Understanding why people are afraid or reluctant to change is a helpful starting point for any leader who wants to effectively influence his or her team and organization in adopting change. Emotions such as fear, mistrust, or loss of security may serve as underlying factors in resistance to change. When unexpected change takes place without adequate warning, many people will naturally push back, either from fear of the unknown or from the unsettling feeling that arises when things seemingly come out of nowhere. If the foundation of trust is weak within your team, individuals may struggle to commit to the shift in vision. They may ask, “How do I know I can trust them if they haven’t proven their trustworthiness to me in the past?” Moreover, if the change leads to a perceived loss of control or a feeling of insecurity in their roles, individuals may believe that decisions impacting their future are being made without their input, making it all the harder for them to come on board wholeheartedly.

Sometimes the resistance to change revolves around timing. When employees experience a lot of change within a short period of time, they may feel overwhelmed, especially if the change puts more work on their plates without a corresponding sense of empathy from the leadership. It is also important to remember that
some people simply don’t like change constitutionally. In this case, resistance has less to do with the actual change taking place than with the disruption of routine and familiarity.
From the moment we are born, our minds build mental scripts based on our experiences and the lessons we learn as a result. These reactions become second nature, like catching a ball that is thrown to you or ducking when you are about to hit your head on something overhead. These scripts simplify our world by allowing us to react without having to process a situation. Within the realm of change in the workplace, these mental scripts contribute to an adherence to the status quo. Individuals assume that a current process will continue to be successful because it has been in the past, without taking into consideration the external factors that can affect our potential for success in the future. In essence, clinging to our mental scripts is the opposite of flexibility and can blind us to opportunities for beneficial adaptation.

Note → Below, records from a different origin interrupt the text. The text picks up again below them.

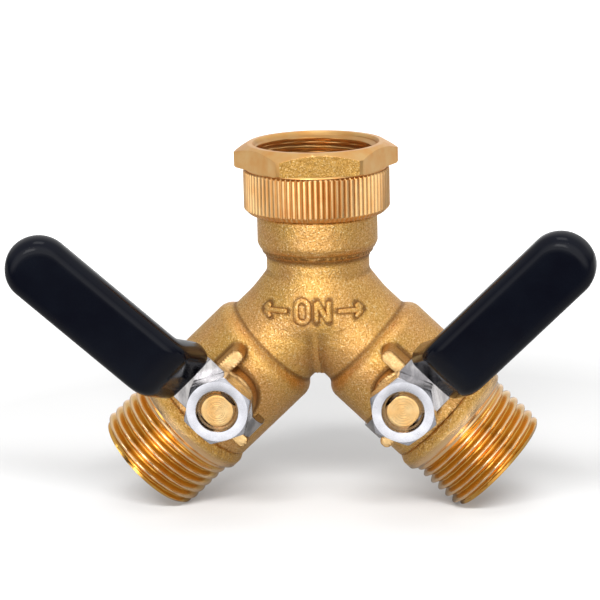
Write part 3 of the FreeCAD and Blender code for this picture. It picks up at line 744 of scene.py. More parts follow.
def sleeve_shell(side):
    """Dipped grip: an outside that swells from a thin lip, and an inside that follows the strip."""
    outer_line = lever_line(SLEEVE_BEND_R)
    inner_line = lever_line(LEVER_BEND_R)
    start = length_at(outer_line, SLEEVE_START)
    last = length_at(outer_line, TIP_CENTRE)
    in_lip = np.linspace(0, LIP_LENGTH, LIP_ROWS) ** 2 / LIP_LENGTH
    beyond = LIP_LENGTH + np.linspace(0, 1, SLEEVE_ROWS)[1:] * (last - start - LIP_LENGTH)
    past_lip = np.concatenate([in_lip, beyond])
    grown = np.sqrt(1 - (1 - np.clip(past_lip / LIP_LENGTH, 0, 1)) ** 2)
    width = PLATE_HALF_WIDTH + LIP_WALL + (SLEEVE_HALF_WIDTH - PLATE_HALF_WIDTH - LIP_WALL) * grown
    thick = PLATE_T / 2 + LIP_WALL + (SLEEVE_WALL - LIP_WALL) * grown
    outside = grip_rows(outer_line, start + past_lip, width, thick, SLEEVE_ROUND, SLEEVE_CROWN)
    inner_start = length_at(inner_line, SLEEVE_START)
    inner_last = length_at(inner_line, TIP_CENTRE)
    stations = np.linspace(inner_start, inner_last, INSIDE_ROWS)
    half_width = np.full(INSIDE_ROWS, PLATE_HALF_WIDTH + FIT_GAP)
    half_height = np.full(INSIDE_ROWS, PLATE_T / 2 + FIT_GAP)
    inside = grip_rows(inner_line, stations, half_width, half_height, INSIDE_EDGE, 0)
    rows = np.concatenate([inside[::-1], outside])
    return valve_points(rows.reshape(-1, 3), side), grid_faces(len(rows), rows.shape[1], False)


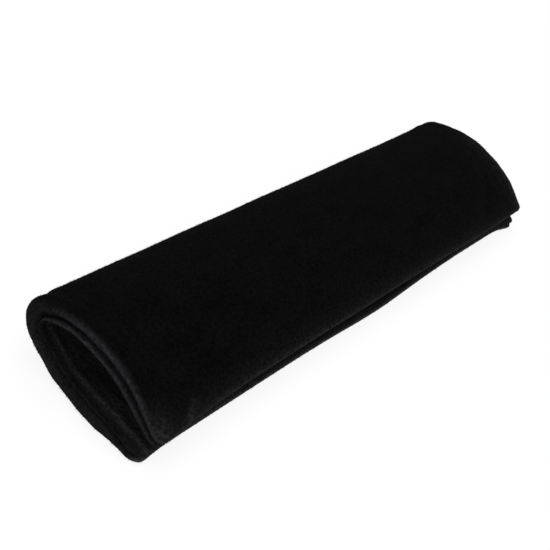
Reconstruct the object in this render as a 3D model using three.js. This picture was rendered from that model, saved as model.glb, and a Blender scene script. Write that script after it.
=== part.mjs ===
// Seat belt shoulder pad. A plush panel with a foam core is folded lengthwise round the belt and
// closed along its front edge by hook and loop tape, which leaves a sleeve of teardrop section.
// Millimetres, +Z up, +X along the belt. The flat lower wall lies at z = 0, the front edge is at -Y.
import * as THREE from 'three';

// The panel as it is sewn flat: two plush faces, turned in at a seam all round, with foam between
const PAD_LENGTH = 240; // from end to end
const WALL = 8.5; // thickness of the padded wall, pile included
const FABRIC = 1.0; // one plush face with its knitted backing
const EDGE_WALL = 4.8; // what the wall is squeezed to at the long seams
const EDGE_EASE = 3.5; // width over which that squeeze fades into the full wall
const CORNER_R = 3.5; // plan radius of the panel's four corners
const SEAM_ROLL = 2.1; // how far each face rolls over on its way to the seam
const SEAM_TUCK = 75; // degrees that the roll carries on past the rim, into the groove of the seam
const SINK_UPPER = 0.7; // at both ends the seam is drawn this far from the middle towards the lining
const SINK_LOWER = 3.4; // and this far along the fold and the lower wall
const SINK_EASE = 16; // it comes back to the middle over this distance from the long edges
const ROLL_STEPS = [50, 10, -30]; // degrees above the rim of the rings in between
const PRESSED = 0.8; // most of a face's rise over the seam that its own fabric may fill
const FOAM_MARGIN = 5; // the foam ends this far inside the rim
const FOAM_ROUND = 1.2; // rounding of the foam's cut edge
const FIT_GAP = 0.3; // left between pieces that lie against each other

// Topstitched hem, one row along each end
const HEM_INSET = 7; // from the end to the stitches
const HEM_DIP = 0.8; // how deep the stitches pull each face in
const HEM_SPREAD = 2.2; // how far that dip reaches to either side

// Closure
const TAPE_WIDTH = 10;
const TAPE_THICK = 1.3; // hook and loop alike
const TAPE_MARGIN = 1.8; // from the rim to the tape
const TAPE_END_MARGIN = 12; // the tapes stop inside the hems
const LAP_OVERHANG = -0.2; // the upper edge reaches past the lower one, or stays short of it if negative
const LAP_OPEN = 4; // degrees that the pressed tapes still gape towards the inside
const SLIP = 5.6; // the edges were pressed together this far out of line lengthwise
const STRETCH = 7; // the lower wall is drawn this much longer than the upper, towards +X

// Section of the folded wall, measured along its middle surface
const FLAT_RUN = 30.5; // lower wall lying flat, from the front edge back
const HEEL_R = 22; // bend that lifts the lower wall towards the fold
const HEEL_ANGLE = 30; // degrees of that bend
const BELLY_RUN = 10; // straight stretch between the heel and the fold
const FOLD_R = 5.7; // bend at the fold
const LAP_EXTRA = 3; // the upper wall stays straight this far past the tape
const RISE_RUN = 15; // gently bent stretch from the lap up to the crown
const RISE_R = 87;

const HALF_WALL = WALL / 2;
const HALF_EDGE = EDGE_WALL / 2;
const RAD = Math.PI / 180;

// Half the wall's thickness at a distance from the long rim. It grows evenly under the tape, so
// that the tapes lie flat, and eases into the full wall behind it.
const tapeEnd = TAPE_MARGIN + TAPE_WIDTH;
const squeeze = (HALF_WALL - HALF_EDGE) / (tapeEnd + EDGE_EASE / 2);
function halfWall(fromRim) {
  if (fromRim <= tapeEnd) return HALF_EDGE + squeeze * fromRim;
  const past = Math.min(fromRim - tapeEnd, EDGE_EASE);
  return HALF_EDGE + squeeze * (tapeEnd + past - past ** 2 / (2 * EDGE_EASE));
}

// Unit vectors in the section, along a heading and square to its left
const ahead = (heading) => new THREE.Vector2(Math.cos(heading), Math.sin(heading));
const outward = (heading) => new THREE.Vector2(-Math.sin(heading), Math.cos(heading));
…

Given these potential causes of a hesitation to adapt, leaders must be sensitive and aware of the reasons why individuals may struggle with change. We can’t rely on assumptions or generalizations, but must instead employ active listening skills and show empathy if we are to gain the valuable insights into their thoughts that will equip us to lead them more effectively in the present and in the future.

As we come to terms with the realities of our ever-changing world, we must translate this change into the functional dynamic of our teams. The Marlin Company’s awareness of the potential danger ahead gave them the motivation and courage to be proactive in finding a way to survive as they moved forward. In building our teams, we should learn to value those individuals who have the ability to stay flexible and who are open to new approaches to ordinary tasks. Those who possess a natural inclination to make modifications when circumstances call for them and are proponents for change will be invaluable in building cohesive working units. Ensuring that your team members maintain excellence in the midst of transition or challenge, rather than losing their mental resilience, will help to instill perseverance when you need it most.

Learn to vary your approach with team members, depending on what works best for them. There’s a reason why baseball pitchers learn multiple pitches, with different spins and direction, and football teams master numerous plays. Sometimes a situation calls for an approach different from what we’d anticipated, and we must listen to our instincts in order to make needed adjustments. What’s in your leadership playbook? Are you running the same play with every team member, expecting it to work every time? Your ability to be flexible with your team members’ communication styles, personalities, and emotions regarding change will set the tone for their willingness to adapt. By showing them that you are flexible, empathetic, confident, respectful, and supportive, you will develop a greater sense of unity and trust and make change much more manageable for everyone involved.

Just as the Marlin Company understood that a century of success would mean nothing if it failed to adapt, we too must be willing to act upon an honest assessment of the unforgiving evolution of the marketplace. If we hesitate to adapt, we will be left in the dust. But by strengthening our flexibility, we will increase our value to our organizations, our teams, and ourselves. While we can never predict what the future may hold, we can equip ourselves with the right playbook now and be ready for each and every curveball that comes our way.